30th July 2005

A steep route up Melbreak, Scale Force waterfall and Crummock Water shore.


Walk Overview
Time 10.30 to 16.00
Duration 5 hr 30 min
Distance 6.4 mile
Ascent 1830 ft
Walking with Roger, Ann, Geoff. (Harry & Bethan)
Loweswater - Mellbreak - Scale Force - Crummock Water - Loweswater
Fells visited
Directory places visited

Starting Point Information Centre
Parking spaces, Loweswater

With room for only half a dozen cars or so the chances are that you'll find this parking area full. There is another car park found a little way past The Kirkstile Inn, but this one is even smaller. Should you be lucky enough to get parked however, you'll find this a truly beautiful area of the Lake District. Crummock Water and Loweswater are both within easy reach and of course there's Mellbreak, towering above this end of Lorton Vale.


Route Map

Roger, myself and Geoff ( Bethan and Harry) at the road junction next to the Kirkstile Inn.

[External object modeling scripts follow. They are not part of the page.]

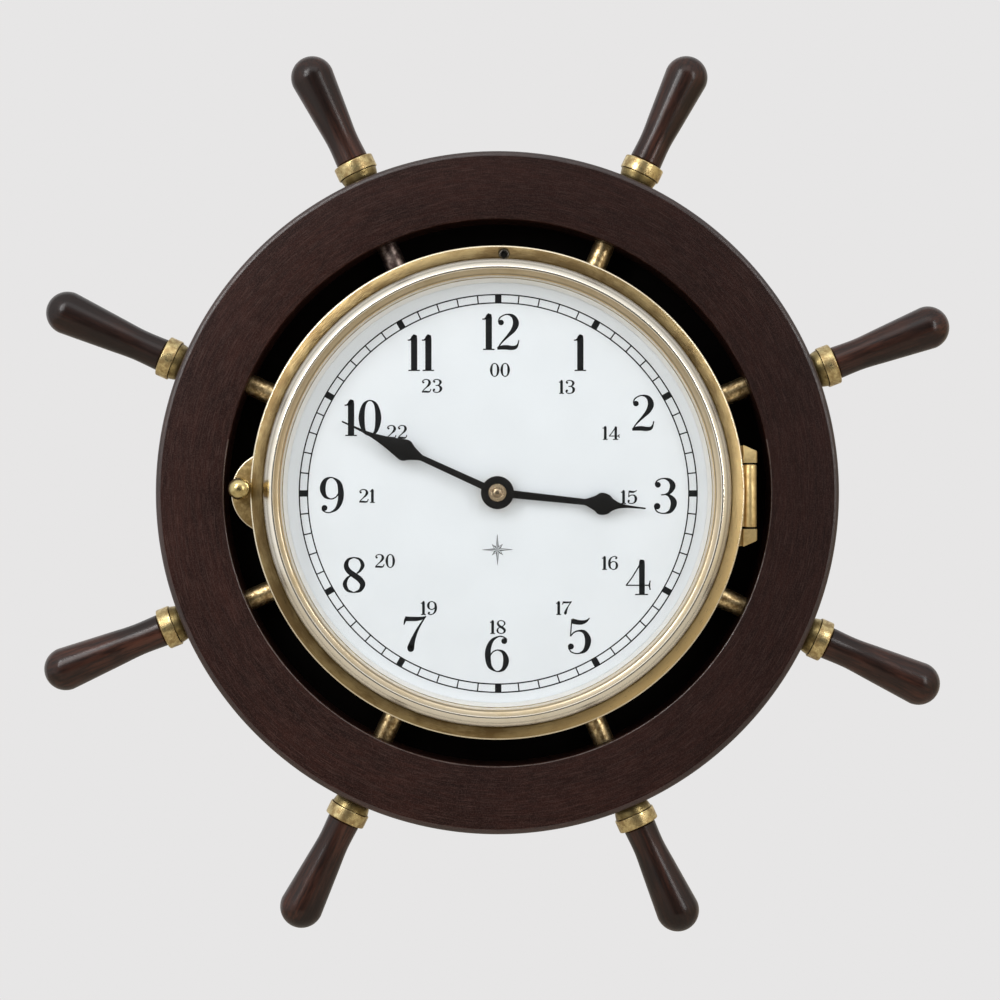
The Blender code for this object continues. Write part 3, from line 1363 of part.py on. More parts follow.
def add_motion_work() -> None:
    """Arbor, idler, hour wheel and setting knob, in mesh, and the hands that they carry."""
    places = train_places()
    arbor_axis = new_empty("arbor_axis", Vector((0, 0, 0)), FRONT)
    hour_axis = new_empty("hour_axis", Vector((0, 0, 0)), FRONT)
    idler_axis = new_empty("idler_axis", Vector((*places["idler"], 0)), FRONT)
    knob_axis = new_empty("knob_axis", Vector((*places["knob"], 0)), FRONT)
    hour_low, hour_high = wheel_layer(0)
    low, high = wheel_layer(1)

    pinion_phase = IDLER_ANGLE
    idler_phase = mesh_phase(MINUTE_PINION_TEETH, pinion_phase, IDLER_TEETH, IDLER_ANGLE)
    small_phase = IDLER_ANGLE + 180
    hour_phase = mesh_phase(IDLER_PINION_TEETH, small_phase, HOUR_WHEEL_TEETH, IDLER_ANGLE + 180)
    knob_phase = mesh_phase(IDLER_TEETH, idler_phase, KNOB_GEAR_TEETH, KNOB_ANGLE)

    arbor = [
        (0, ARBOR_FRONT),
        (ARBOR_RADIUS, ARBOR_FRONT),
        (ARBOR_RADIUS, MOVEMENT_BACK + GAP),
        (PIVOT_RADIUS, MOVEMENT_BACK + GAP),
        (PIVOT_RADIUS, COVER_BACK + GAP),
        (0, COVER_BACK + GAP),
    ]
    pinion = gear_outline(MINUTE_PINION_TEETH, MINUTE_MODULE, pinion_phase)
    gear_stack("centre_arbor", "steel", arbor_axis, arbor, [(pinion, low, high)])

    hub = HOUR_MODULE * (IDLER_PINION_TEETH / 2 - TOOTH_DEDENDUM) - OVERLAP
    base = rod(hub, low, hour_high)
    gears = [
        (gear_outline(IDLER_TEETH, MINUTE_MODULE, idler_phase), low, high),
        (gear_outline(IDLER_PINION_TEETH, HOUR_MODULE, small_phase), high - OVERLAP, hour_high),
    ]
    idler = gear_stack("minute_wheel", "white_plastic", idler_axis, base, gears)
    bore_out(idler, idler_axis, IDLER_POST_RADIUS + RUNNING_CLEARANCE, low - OVERLAP, hour_high + OVERLAP)

    pipe = [
        (PIPE_BORE_RADIUS, PIPE_FRONT),
        (PIPE_RADIUS, PIPE_FRONT),
        (PIPE_RADIUS, hour_low),
        (PIPE_BORE_RADIUS, hour_low),
    ]
    outlines = [
        gear_outline(HOUR_WHEEL_TEETH, HOUR_MODULE, hour_phase),
        circle((0, 0), PIPE_RADIUS - PIPE_WALL / 2),
    ]
    disc = plate_mesh("hour_wheel_disc", outlines, hour_low + OVERLAP, hour_high)
    hour_wheel = turned("hour_wheel", pipe, "white_plastic", SMALL_SIDES, parent=hour_axis)
    combine(hour_wheel, add_helper("hour_wheel_disc", disc, parent=hour_axis), "UNION")

    knob = [
        (0, MOVEMENT_FRONT - GAP),
        (KNOB_PIVOT_RADIUS, MOVEMENT_FRONT - GAP),
        (KNOB_PIVOT_RADIUS, high + GAP),
        (KNOB_SHAFT_RADIUS, high + GAP),
        (KNOB_SHAFT_RADIUS, COVER_BACK - GAP),
        (KNOB_RADIUS, COVER_BACK - GAP),
        (KNOB_RADIUS, KNOB_BACK),
        (0, KNOB_BACK),
    ]
    gear = gear_outline(KNOB_GEAR_TEETH, MINUTE_MODULE, knob_phase)
    gear_stack("set_knob", "white_plastic", knob_axis, knob, [(gear, low, high)])
    add_hands(arbor_axis, hour_axis)


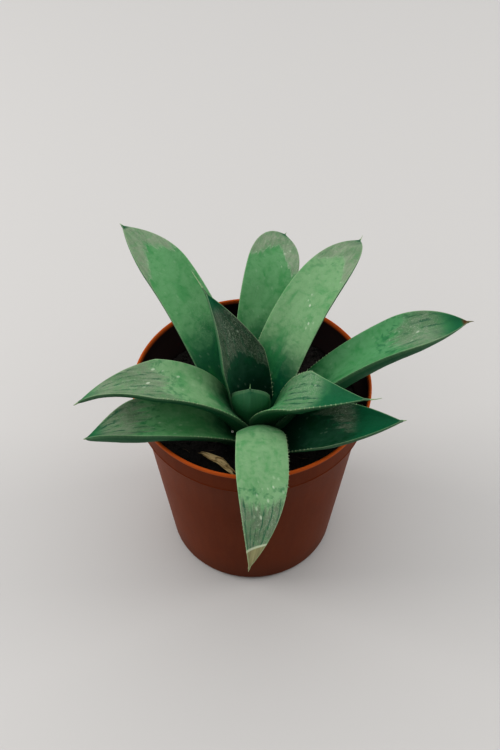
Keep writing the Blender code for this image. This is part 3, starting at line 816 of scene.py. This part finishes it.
# The studio: a plain pale floor, a big soft light above and behind on the left, and pale surroundings.
# The camera looks down on the plant from in front.
FLOOR_SIZE = 12000.0
CAMERA_CLIMB = 48.034           # the camera's height over the level
CAMERA_DISTANCE = 367.9
CAMERA_TARGET = Vector((-0.731, 0.0, 85.082))
CAMERA_LENS = 50.0              # for a picture 36 mm high


def make_floor():
    made, start, shader = new_finish("pale_floor", Roughness=0.9, Specular_IOR_Level=0.1)
    start.feed(shader.inputs["Base Color"], (0.535, 0.528, 0.520))
    bm = bmesh.new()
    bmesh.ops.create_grid(bm, x_segments=1, y_segments=1, size=FLOOR_SIZE / 2 * MM)
    mesh = bpy.data.meshes.new("floor")
    bm.to_mesh(mesh)
    bm.free()
    mesh.materials.append(made)
    floor = bpy.data.objects.new("floor", mesh)
    bpy.context.scene.collection.objects.link(floor)


def make_lamp(name, place, target, width, height, power, colour):
    data = bpy.data.lights.new(name, "AREA")
    data.shape = "RECTANGLE"
    data.size = width
    data.size_y = height
    data.energy = power
    data.color = colour
    lamp = bpy.data.objects.new(name, data)
    lamp.location = place
    lamp.rotation_euler = (Vector(target) - Vector(place)).to_track_quat("-Z", "Y").to_euler()
    bpy.context.scene.collection.objects.link(lamp)


make_floor()
make_lamp("top_light", (-0.05, 0.10, 1.25), (0.0, 0.0, 0.0), 2.8, 2.6, 22.5, (1.0, 0.995, 0.99))
make_lamp("left_light", (-0.95, 0.10, 0.40), (0.0, 0.0, 0.06), 0.5, 0.5, 5.0, (1.0, 0.97, 0.94))
make_lamp("right_light", (0.95, 0.15, 0.35), (0.0, 0.0, 0.06), 0.4, 0.4, 3.0, (1.0, 0.97, 0.94))

world = bpy.data.worlds.new("pale_room")
world.use_nodes = True
world.node_tree.nodes["Background"].inputs["Color"].default_value = (0.98, 0.99, 1.0, 1.0)
world.node_tree.nodes["Background"].inputs["Strength"].default_value = 0.25
bpy.context.scene.world = world
bpy.context.scene.view_settings.view_transform = "Standard"
bpy.context.scene.view_settings.look = "Medium High Contrast"

data = bpy.data.cameras.new("camera")
data.sensor_fit = "VERTICAL"
data.sensor_height = 36.0
data.lens = CAMERA_LENS
data.clip_start = 0.01
camera = bpy.data.objects.new("camera", data)
climb = math.radians(CAMERA_CLIMB)
back = Vector((0.0, -math.cos(climb), math.sin(climb)))
camera.location = (CAMERA_TARGET + back * CAMERA_DISTANCE) * MM
camera.rotation_euler = (math.pi / 2 - climb, 0.0, 0.0)
bpy.context.scene.collection.objects.link(camera)
bpy.context.scene.camera = camera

Looking across towards Lorton Vale to Greystones and Broom Fell from the start of the steep climb up Mellbreak.

Whiteside, Gasgale Gill and Grasmoor seen across Crummock Water.

Crummock Water and Buttermere, again taken from the route up Mellbreak.

A dark looking Loweswater.

Mosedale with Starling Dodd and Great Borne behind. The fell on the right of the picture is Hen Comb.

Zooming across to Great Borne from Mellbreak.

Buttermere and Fleetwith Pike also taken from Mellbreak.
Haystacks can be seen on the right of the picture. The cloud base was so straight when we were looking in this direction, it almost looked as though someone had taken a ruler and drawn a line across the top of the fells.

Almost the same view, this time with Crummock Water and Buttermere (village) in the picture.

Rannerdale Knotts and Crummock Water from the route down from Mellbreak.

Rannerdale Knotts and Crummock Water from the route down from Mellbreak.

The lovely, but very wet and boggy valley of Mosedale.
The lowest point on the skyline is the Floutern Pass route between Ennerdale and Mosedale / Crummock Water.

Low Ling Crag by Crummock Water.
Harry and Bethan had no second thoughts about swimming in the lake, but the rest of us had other ideas when we realised just how cold the water was.

Rannerdale Knotts seen across Crummock Water.
It had been a grey, overcast day today, but this didn't take away any of the enjoyment from the walk. The cloud stayed above us, the rain stayed away until the last 100 yards or so and the company was great.